The Fe(III)-reducing bacterium Geobacter sulfurreducens produces nanometer-sized magnetite by transferring electrons from organic matter or hydrogen to ferrihydrite, resulting in the reductive transformation of the ferrihydrite to magnetite, and the generation of ATP for growth. Electron transfer can occur by direct contact between the cell surface and the mineral or via a soluble “electron shuttle,” for example a quinone-containing humic species. The minerals produced at different stages of ferrihydrite reduction during two experiments, one with and one without the humic analog anthraquinone-2, 6-disulphonate (AQDS), were measured using high-resolution synchrotron powder X-ray diffraction. Amorphous 2-line ferrihydrite converts to goethite, then to a mixture of goethite and magnetite, and finally to magnetite. Samples with and without AQDS showed the same general mineralogical trends, and the rate of reaction was faster in the presence of AQDS. In addition, two transient minerals structurally similar to goethite and magnetite were observed to form as intermediates between ferrihydrite and goethite and goethite and magnetite, but only in samples produced in the absence of the electron shuttle. These transient minerals were named proto-goethite and proto-magnetite.

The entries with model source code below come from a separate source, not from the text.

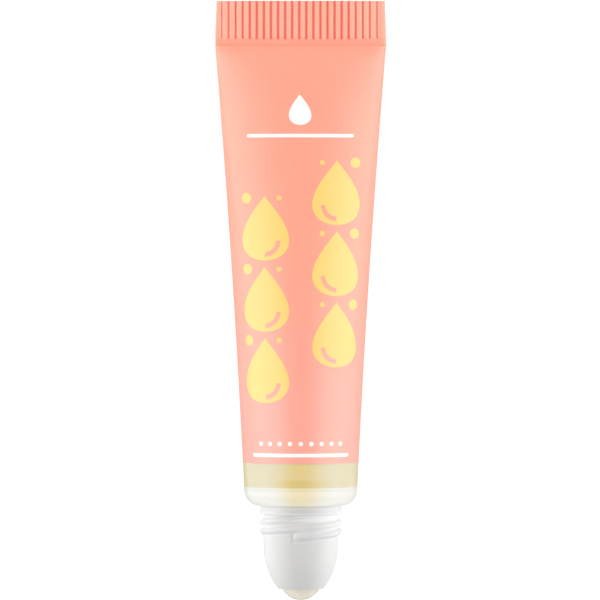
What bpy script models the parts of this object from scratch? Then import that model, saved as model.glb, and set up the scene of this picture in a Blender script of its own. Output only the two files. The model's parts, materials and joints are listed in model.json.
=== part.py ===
"""A nail oil rollerball: a soft plastic squeeze tube with a threaded roller-ball tip.

The tube lies on its back on z = 0, seal towards +Y and ball towards -Y, with its width along X.
Every piece is built round the tube's own axis, which is the local Y axis of the empty tube_axis.
A place along that axis is called a station: 0 is the sleeve's round lower end, positive stations
run up to the seal and negative ones down to the ball.
"""

import math

import bmesh
import bpy
import numpy as np
from mathutils import Vector

MM = 0.001

# Sleeve: a round tube of soft plastic that is pressed flat and sealed at its far end
TUBE_DIAMETER = 16.0 * MM
SLEEVE_WALL = 0.45 * MM
BODY_LENGTH = 62.8 * MM
PLAIN_BAND_LENGTH = 0.9 * MM
SEAL_THICKNESS = 1.0 * MM
SEAL_END_NARROWING = 0.17 * MM
SERRATION_LENGTH = 5.4 * MM
GROOVE_PITCH = 1.0 * MM
GROOVE_WIDTH = 0.36 * MM
GROOVE_DEPTH = 0.2 * MM
RESTING_FLAT_DEPTH = 0.15 * MM

# Head: the moulded shoulder that closes the sleeve, with a spigot for the roller housing
SHOULDER_HEIGHT = 2.25 * MM
SHOULDER_WALL = 1.1 * MM
SHOULDER_LEDGE = 0.3 * MM
SKIRT_HEIGHT = 0.4 * MM
SKIRT_WALL = 0.8 * MM
SPIGOT_LENGTH = 4.0 * MM
SPIGOT_WALL = 1.05 * MM
SNAP_BEAD_HEIGHT = 0.2 * MM
SNAP_BEAD_LENGTH = 0.9 * MM

# Roller housing: threaded collar and domed nose in one moulding
COLLAR_DIAMETER = 10.54 * MM
COLLAR_LENGTH = 5.63 * MM
COLLAR_WALL = 0.87 * MM
FLANGE_LENGTH = 1.15 * MM
DOME_RISE = 7.73 * MM
LIP_WALL = 0.47 * MM
THREAD_HEIGHT = 0.53 * MM
THREAD_LEAD = 2.6 * MM
THREAD_ROOT_WIDTH = 0.8 * MM
THREAD_CREST_WIDTH = 0.34 * MM
THREAD_START_DROP = 4.4 * MM
THREAD_OVERLAP = 0.15 * MM
STOP_RIB_LENGTH = 0.7 * MM
STOP_RIB_WIDTH = 0.4 * MM
STOP_RIB_HEIGHT = 0.22 * MM

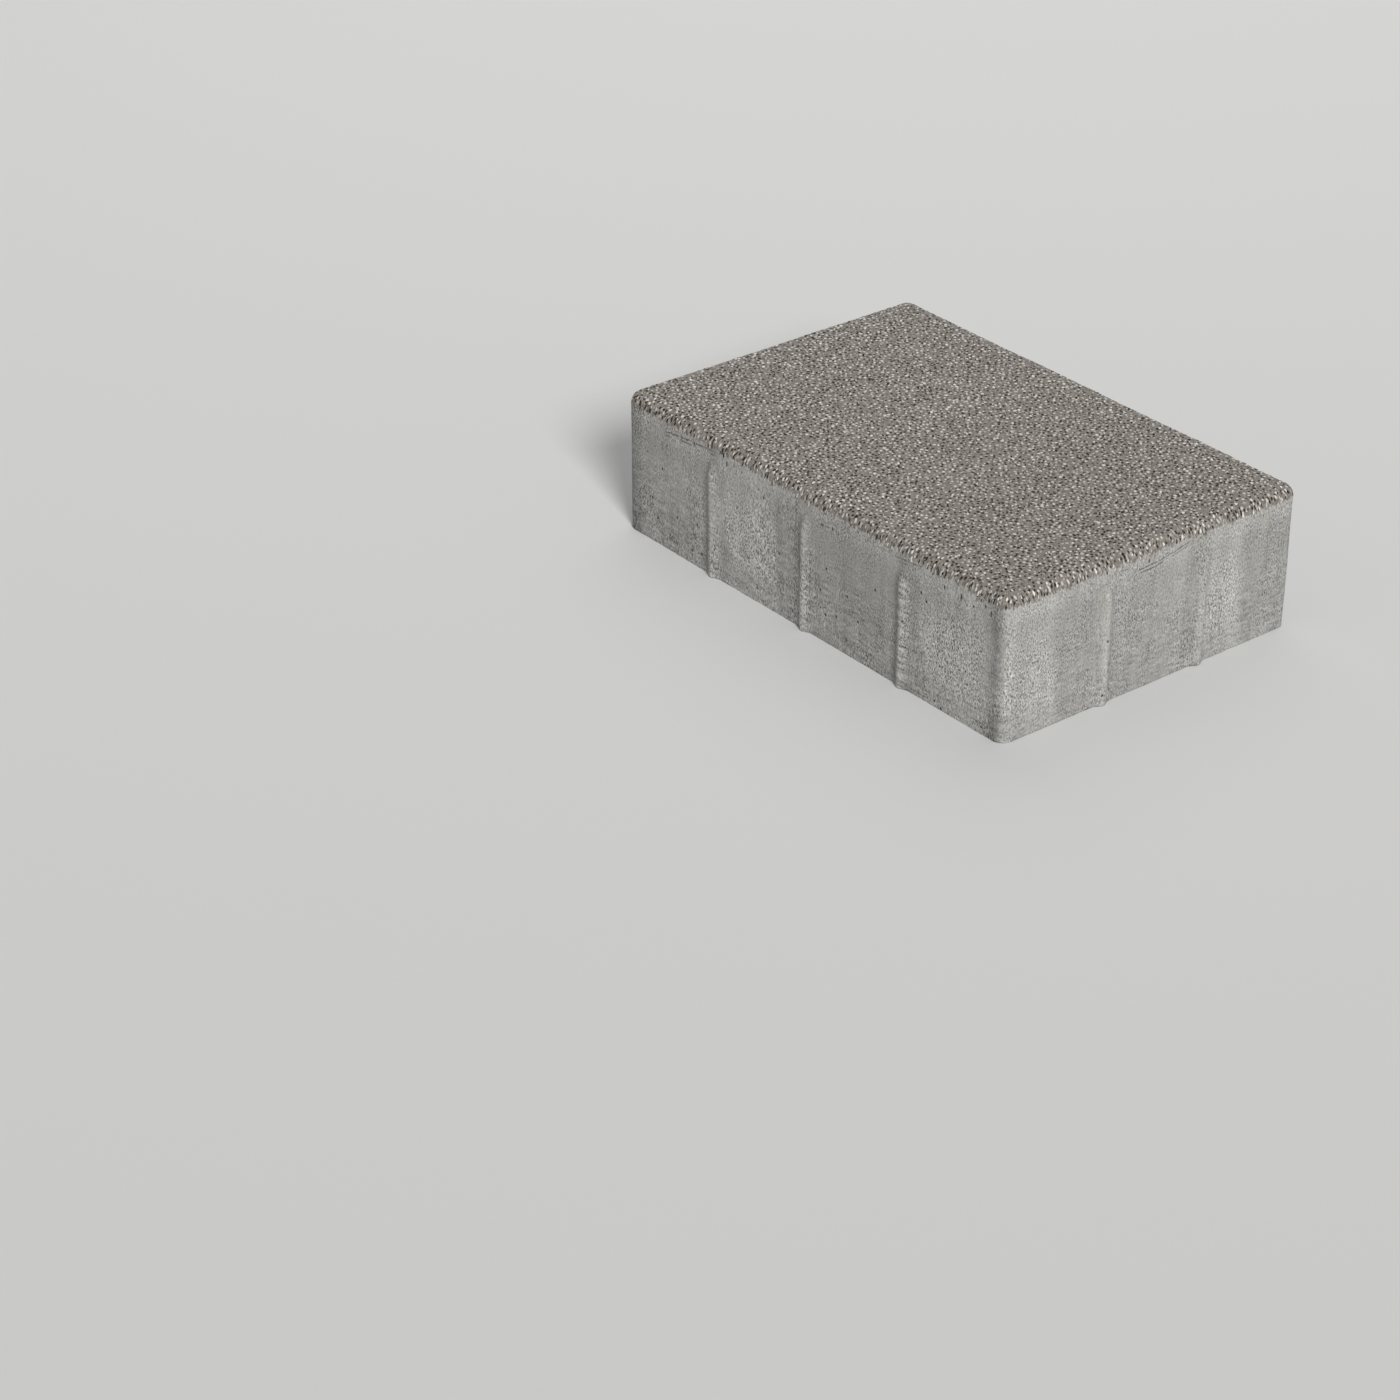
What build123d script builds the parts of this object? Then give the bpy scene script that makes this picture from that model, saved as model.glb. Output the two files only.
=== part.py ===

Proto-goethite has a shorter c-axis [4.467(20) Å] than crystalline goethite, a function of size (<2 nm) where quantum properties prevail. Proto-magnetite is identified by long tetrahedral (2.113 Å) and short octahedral (1.943 Å) Fe-O bonds compared to stoichiometric magnetite, possibly indicative of a coordination crossover caused by charge density [Fe(II)] migration to tetrahedral sites. Fe(II) in solution or sorbed to the mineral surface is considered to be the catalyst causing the mineral transformations. The Fe(II) is thought to form predominantly from the reductive dissolution of 2-line ferrihydrite by G. sulfurreducens.